Overal waar mensen echt naar elkaar luisteren.

Handel rechtvaardig, handhaaf het recht.
En Gods beloften worden waar, ook voor u en jou en mij. Hij houdt van je. Zoals je bent.
Amen.

Orgelspel


DIENST VAN DE GAVEN

Voorbeden
Goede God, wij danken U dat U ruimte voor ons hebt willen vinden om ons een plek te geven in Uw koninkrijk. Dat de wortel van Uw liefde ook ons wil voeden. Help ons om te groeien en tot bloei te komen, zodat Uw dromen met deze wereld uit komen.

Liefdevolle God, wij danken U dat Uw hart zo groot is, dat alle mensen daar een plaats in kunnen vinden. Wij leven van Uw genade, en wij loven Uw grootheid. Wij bidden U: Help ons om zelf toe te groeien naar die grootmoedigheid, en onze armen te openen voor de vreemdelingen en voor mensen die anders zijn dan wij leerden dat goed was.
Zegen het werk van stichting Gave, en wees met Uw Heilige Geest aanwezig, overal waar mensen samen leren, samen zingen, samen bidden.
Heel in het bijzonder in deze gemeente…
Maar Heer, U weet ook hoe velen van slag zijn om weer die aanslagen in Barcelona en Cambrils, in Finland en Rusland… We hebben het er moeilijk mee.
Wij bidden U voor de onschuldige slachtoffers en de mensen om hen heen, maar we bidden U ook voor de daders, ontferm U over hen allen, en wees hen genadig… Help ons om zelf genadig te zijn in deze zaken en in de wirwar van deze wereld.
Voor de zieken in ons leven, voor hen, die wij missen door dood of leven, willen wij U bidden in de stilte van dit moment…

Lied 369B

Afkondigingen door de ouderling van dienst
Collecten
1) Kerk en Pastoraat: kosten pastoraat
2) Diaconie St. Gave 
Tijdens de collecte is er orgelspel

Stichting Gave organiseert donderdag 7, 14 en 28 september en 5 oktober een cursus 'op weg met een vluchteling' voor iedereen die contact heeft met of meer wil weten over vluchtelingen.
Tijdens deze cursus komen de reis, het verblijf, het geloof en het contact met de vluchteling aan de orde.
Plaats: Oase (Liendertseweg 114 Amersfoort) Tijd: 19:45-22:00 Info: https://www.gave.nl/over-gave/actueel/agenda/cursus-amersfoort
Nadere informatie in Kerk Onderweg en op www.pknsoesterberg.nl)

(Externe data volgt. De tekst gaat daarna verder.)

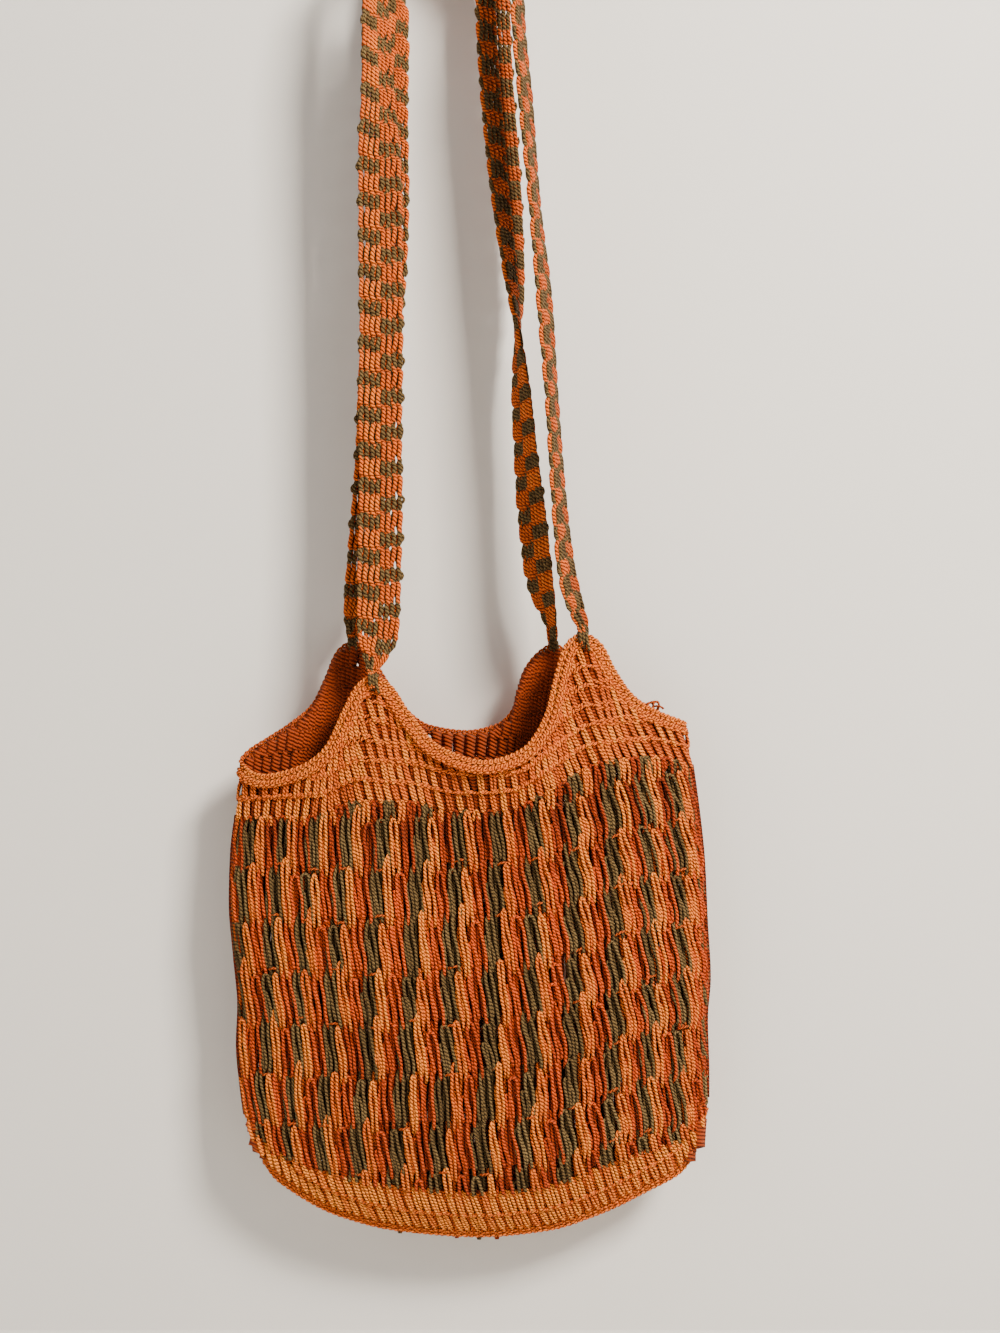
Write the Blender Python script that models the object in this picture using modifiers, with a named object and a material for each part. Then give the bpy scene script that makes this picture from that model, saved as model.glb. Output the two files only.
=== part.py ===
"""Bilum string bag, hanging empty from its two knitted shoulder straps.

Metres, +Z up, +X to the right of someone who faces the bag, -Y towards them, +Y towards the
wall behind it.  The origin is the hang point, where both straps lie over the peg that holds
them.  The tables below are in millimetres in the same frame.
"""
import math

import bmesh
import bpy
import numpy as np

MM = 0.001

# ---------------------------------------------------------------- driving dimensions, mm
CLOTH_THICK = 2.4          # looped fabric of pouch, yoke and bottom band
STRAP_THICK = 3.0
STRAP_WIDTH = 31.0         # eight strands side by side
STRAP_TIP_WIDTH = 8.0
CORD_RADIUS = 2.5          # chain-stitched edging, round the mouth and under the seam
KNOT_RADIUS = 5.3          # the strap's tied end goes round the rim edging in a ring
KNOT_YARN_RADIUS = 2.1
SIDE_FOLD_RADIUS = 4.0     # how sharply the cloth turns at the pouch's two sides
GAP = 0.35                 # left between neighbouring solids
SEAM_LIFT = 0.6            # gap between yoke and stripes
EDGE_GAP = 0.9             # gap between yoke and rim edging
BAND_GAP = 0.006           # gap between stripes and bottom band, as a share of the pouch's height
POUCH_TOP = 0.002          # where the stripes start, as the same share
SIDE_FULLNESS = 2.2        # power of the panels' bulge: the higher, the fuller towards the sides
KNOT_CLEARANCE = 1.0       # between a knot's underside and the yoke's edge
KNOT_REACH = 0.03          # how far along the rim the yoke's edge dips either side of a knot
RIM_END_REACH = 0.03       # how far along the rim the yoke's edge turns at the two side ends
RIM_STEP = 0.004           # step along the rim over which its direction is read

PEG_LEG_HEIGHT = 50.0      # how far below the peg's top the straps leave their arch
FRONT, BACK = -1.0, 1.0    # the two panels, by the sign of their depth

# Mesh density
PANEL_STEPS = 30
POUCH_ROWS = 9
BAND_ROWS = 3
YOKE_STEPS = 44
YOKE_ROWS = 3
RIM_POINTS = 116
RIM_OVERLAP = 3            # points repeated at the closed rim's join, to keep it smooth there
PEAK_SEARCH_STEPS = 400
SEAM_POINTS = 40
STRAP_STEPS = 80
SIDE_TURN_ANGLES = (0, 35, 65, 90)     # degrees, where the cloth turns at a side edge
ARCH_STEP_ANGLE = 20                   # degrees, round the strap's arch over the peg


def table(columns, rows):
    """Rows of numbers under named columns."""
    values = np.array(rows, float)
    return {name: values[:, i] for i, name in enumerate(columns.split())}


# Both side edges of the pouch, from the yoke (down 0) to the bottom corners (down 1).
SIDES = table("down left right", [
    (0.00, -145, 170),
    (0.12, -148, 174),
    (0.28, -149, 178),
    (0.46, -146, 180),
    (0.62, -143, 182),
    (0.74, -144, 180),
    (0.90, -141, 181),
    (1.00, -138, 181),
])

# Height of the line where stripes meet yoke, across each panel from left to right.
YOKE_LINE = table("across front back", [
    (0.00, -643, -643),
    (0.17, -641, -636),
    (0.28, -630, -633),
    (0.37, -630, -632),
    (0.48, -637, -632),
    (0.58, -637, -630),
    (0.68, -623, -625),
    (0.80, -604, -614),
    (0.90, -601, -609),
    (1.00, -608, -608),
])

# The bottom seam, from the left corner round to the right one.
SEAM = table("across x z", [
    (0.000, -138, -857),
    (0.030, -127, -876),
    (0.080, -111, -892),
    (0.200, -72, -914),
    (0.330, -31, -924),
    (0.500, 23, -928),
    (0.640, 68, -924),
    (0.760, 106, -912),
    (0.860, 137, -897),
    (0.930, 159, -885),
    (0.975, 173, -870),
    (1.000, 181, -846),
])

# How far each panel stands out from the side edges' plane, down the pouch.
BELLY = table("down front back", [
    (0.00, 28, 15),
    (0.15, 31, 17),
    (0.40, 35, 18),
    (0.65, 32, 17),
    (0.85, 23, 13),
    (0.95, 13, 8),
    (1.00, 4, 4),
])

# Soft upright folds: where they are, how wide, how far out, and down to where they fade.
FOLDS = table("side across width out fade", [
    (FRONT, 0.30, 0.07, 4.0, 0.8),
    (FRONT, 0.50, 0.12, -5.0, 0.7),
    (FRONT, 0.68, 0.06, 2.5, 1.2),
    (FRONT, 0.86, 0.06, 3.5, 1.0),
    (FRONT, 0.12, 0.05, -2.5, 1.2),
    (BACK, 0.26, 0.06, 2.5, 0.8),
    (BACK, 0.48, 0.12, -3.0, 0.8),
    (BACK, 0.70, 0.07, 2.5, 0.8),
])

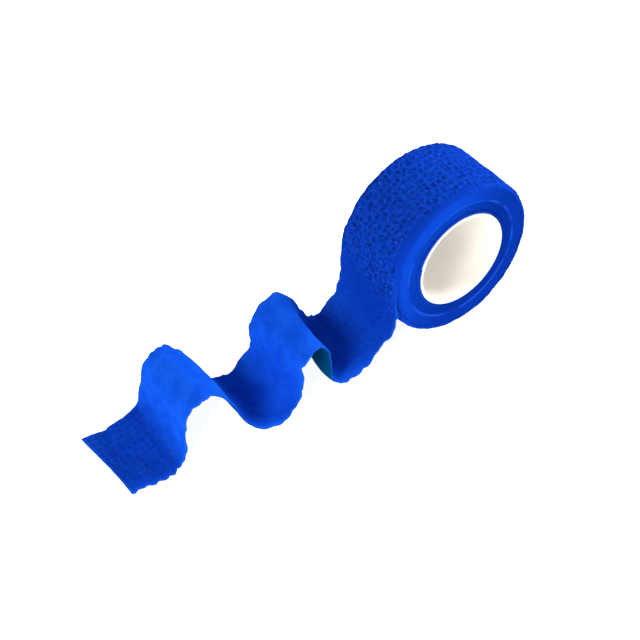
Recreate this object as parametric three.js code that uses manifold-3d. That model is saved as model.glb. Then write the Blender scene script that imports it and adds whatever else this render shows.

Slotzang:  Sietze de Vries 90          (staande)


2. Elkaar tot vriend en reisgenoot,
gevoed met Uw genadebrood:
zo luistert onze liefde nauw
nu zij zich spiegelt aan Uw trouw.

3. Nu onze naam verweven is
met U, o God, zal ons gemis
nooit groter zijn dan ons tegoed.
Wij leven van Uw overvloed!

Zegen:
(Eerst in het Farsi, uitgesproken door een van de zusters hier.)
 و سلامتی خدا که فوق از تمامی عقل است، دلها و ذهنهای شما را در مسیح عیسی نگاه خواهد داشت. (Philippenzen 4:7)

 

De Heer van dood en leven
schenkt ons Zijn Geest, Haar liefde.
Dat onze ogen het heil mogen zien,
onze handen zich bekommeren over de medemens,
en onze voeten zich richten naar de eeuwigheid.
† In de Naam van de Vader en de Zoon en de Heilige Geest.
Amen.


Daarna werd er vrolijk samen koffie gedronken!